In 1991 Dawes began competing in more international events and earned a slot on the U.S. women's Olympic team in 1992. She trained hard, working through tendonitis and Osgood Schlatter's disease during the Olympic training period. She even tried some new and more difficult moves that she used during the 1992 Olympics. She and Betty Okino are the first African American gymnasts to earn Olympic medals for the U.S. Dawes put in two crowd pleasing performances in both the 1993 and 1994 World Championships, though minor errors cost her points. Shannon Miller, who often competed with Dawes, won the 1994 championship. Dawes became U.S. National Champion again in 1994 and continue to train for Olympic trials, to secure a spot on the 1996 team. After her 2nd Olympics, Dawes withdrew from competition for a time, then came back briefly in 1998, long enough to place 9th all around at nationals and also to secure a spot on the 2000 Women's Olympic team.

Though Dawes no longer competes, her life has been full and she has made many contributions to society. She earned her Bachelor of Arts degree in communications, in 2002, from the University of Maryland. She has worked in acting, modeling and television production. She has also played a role in the Broadway rendition of Grease. From 2004 to 2006 she served as President of the Women's Sports Federation, as the youngest president in the organization's history. She has served as Girl Scouts of America spokeswomen for a major campaign and has supported autism events, including a national rally in Washington D.C. Her younger brother was born with autism and has been one of her greatest fans and her motivation to support a worthy cause. Dawes has always been successful in many endeavors. She was a high school honor student and Prom Queen, even through the long hours of training with little time for socializing.

Dawes has served as a commentator for later Olympic games and worked for Yahoo Weekend News. She continues to cover fitness topics for Yahoo News. She was also appointed Co-chair of the President's Council on Fitness, Sports and Nutrition, by President Barack Obama. She is still a very shy and reserved person, when it comes to the fame that winning Olympic medals has brought. She does not focus on the history she has made and continues to look forward to what she can accomplish in the future. Often she is seen on the street and asked for autographs. She is still shocked to this day, that people will actually recognize her and often feels very awkward about her notoriety.

Dawes does indeed have a very humble view of herself. She has always admired rival Shannon Miller and says that Miller has sometimes helped her motivate herself to do better in her sport. She has earned the respect of past Olympic Women's team members, like the well known Mary Lou Retton. Retton has commented that Dawes is a real 90's gymnast, with strength, determination and plenty of creativity to design her own moves.

It is likely that Dawes will go on to do many more great things with her life. Most recently, she appeared on the hit show Extreme Home Makeover, as a guest.
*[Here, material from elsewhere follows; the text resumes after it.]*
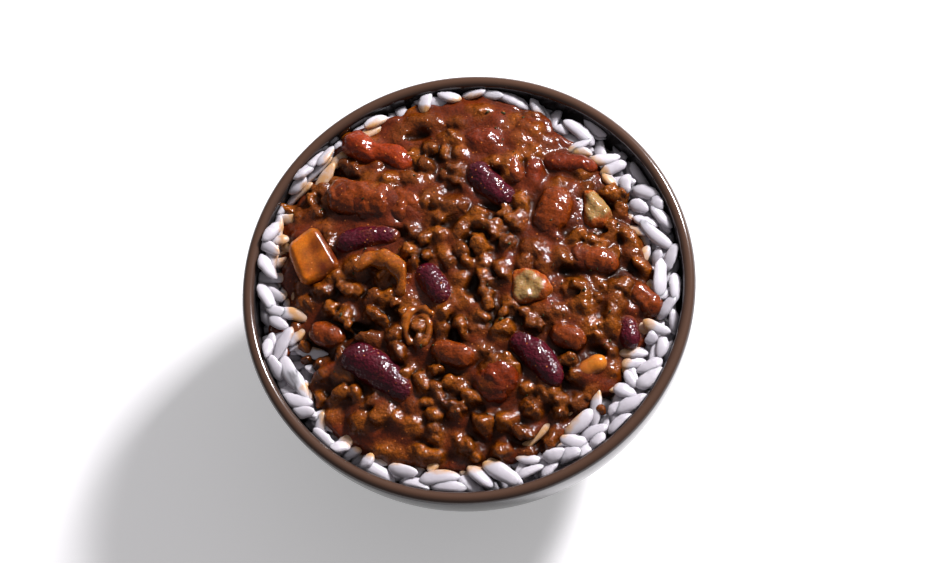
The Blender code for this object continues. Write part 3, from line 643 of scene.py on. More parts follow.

Like other athletes, Dawes shows courage and determination. Her humble nature allows her to succeed in her current career in journalism as well. While she is authoritative, she comes across as just another girl, no better or worse than any other. Dawes does not focus on making history as a female African American athlete. She continues to work hard at everything she does. In addition to her career and support of worthy causes, she also teaches young girls who are interested in the sport of gymnastics.